Steffen Kampeter, a member of the German Parliament and economic policy adviser to Merkel, said it was vital to ensure that any rescue packages for Eastern Europe, in particular, come with strings attached.
"We don't want to just bail out countries, because that would create a moral hazard," he said. "They consumed too much and behaved similarly to the United States, with too much debt. This is something they have to solve primarily on their own."
Germany's reluctance to open its wallet has irritated officials in other European countries.
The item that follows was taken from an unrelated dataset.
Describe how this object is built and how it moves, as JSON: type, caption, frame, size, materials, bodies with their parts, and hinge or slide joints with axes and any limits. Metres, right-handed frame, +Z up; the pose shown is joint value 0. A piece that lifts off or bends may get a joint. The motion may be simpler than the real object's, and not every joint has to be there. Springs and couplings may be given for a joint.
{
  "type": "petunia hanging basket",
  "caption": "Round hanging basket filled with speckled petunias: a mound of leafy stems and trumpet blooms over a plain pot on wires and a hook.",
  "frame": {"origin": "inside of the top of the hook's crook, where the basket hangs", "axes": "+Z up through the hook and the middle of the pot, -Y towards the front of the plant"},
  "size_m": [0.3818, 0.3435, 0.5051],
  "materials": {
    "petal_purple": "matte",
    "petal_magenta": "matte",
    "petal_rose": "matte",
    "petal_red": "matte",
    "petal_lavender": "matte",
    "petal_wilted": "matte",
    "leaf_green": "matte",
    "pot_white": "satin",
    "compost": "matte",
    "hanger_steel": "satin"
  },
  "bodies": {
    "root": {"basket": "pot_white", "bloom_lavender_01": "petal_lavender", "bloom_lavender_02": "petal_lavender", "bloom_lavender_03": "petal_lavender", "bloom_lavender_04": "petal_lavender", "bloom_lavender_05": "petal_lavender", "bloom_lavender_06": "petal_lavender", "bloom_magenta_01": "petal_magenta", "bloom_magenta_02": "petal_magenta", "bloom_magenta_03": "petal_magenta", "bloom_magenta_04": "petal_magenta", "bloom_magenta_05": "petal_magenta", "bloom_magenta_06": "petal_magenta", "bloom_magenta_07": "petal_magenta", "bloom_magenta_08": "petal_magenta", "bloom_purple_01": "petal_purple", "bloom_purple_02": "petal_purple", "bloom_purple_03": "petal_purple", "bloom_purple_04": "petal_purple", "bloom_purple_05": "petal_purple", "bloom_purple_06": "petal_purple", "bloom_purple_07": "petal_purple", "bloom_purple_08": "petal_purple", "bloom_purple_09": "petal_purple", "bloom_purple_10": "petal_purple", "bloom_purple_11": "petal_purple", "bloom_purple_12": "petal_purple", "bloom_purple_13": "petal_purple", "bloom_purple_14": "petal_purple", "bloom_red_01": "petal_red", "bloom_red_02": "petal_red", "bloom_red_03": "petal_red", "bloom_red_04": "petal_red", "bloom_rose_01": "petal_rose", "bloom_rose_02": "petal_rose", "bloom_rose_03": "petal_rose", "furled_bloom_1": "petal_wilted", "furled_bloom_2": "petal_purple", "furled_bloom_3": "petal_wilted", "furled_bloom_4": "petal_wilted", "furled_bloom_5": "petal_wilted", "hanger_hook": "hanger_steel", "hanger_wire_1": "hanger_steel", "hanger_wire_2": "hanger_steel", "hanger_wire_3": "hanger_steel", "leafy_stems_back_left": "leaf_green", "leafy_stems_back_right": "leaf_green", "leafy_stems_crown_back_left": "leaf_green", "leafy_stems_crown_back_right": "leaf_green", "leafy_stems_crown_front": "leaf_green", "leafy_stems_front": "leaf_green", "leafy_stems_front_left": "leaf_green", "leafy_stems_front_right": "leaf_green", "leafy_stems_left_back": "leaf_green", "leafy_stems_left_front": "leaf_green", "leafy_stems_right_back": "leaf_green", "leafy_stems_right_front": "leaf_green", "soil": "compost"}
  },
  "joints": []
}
In December, British Prime Minister Gordon Brown and French President Nicolas Sarkozy did not bother to invite Merkel to an emergency meeting in London to discuss a unified European response to the global credit crunch after Germany said it could muster only about $40 billion on a domestic stimulus package -- a fraction of what France and Britain had urged.
German leaders were quick to hit back. Steinbrueck, the finance minister, ripped Britain for "years of lecturing us on how we need to share in the gains of uncontrolled financial markets" but allowing its banks to run wild. He also dismissed Brown's stimulus package. "All this will do is raise Britain's debt to a level that will take a whole generation to work off."
Merkel has taken a similar line. In a speech in December in Stuttgart, she said any thrifty German housewife would have better sense than some of Germany's allies. "She would give us some short and correct advice, which would be this: 'You cannot live beyond your means in the long run.' "
"We are not going to participate in this senseless race for billions," Merkel added. "We have to have the courage to swim against the tide."
As Germany's economic plight has worsened, however, Merkel and her government have softened their position. This month, legislators approved a second stimulus package, worth about $64 billion, aimed at boosting domestic consumption. Even then, Merkel was criticized by Kampeter, a fellow party member, as going on a "spending spree."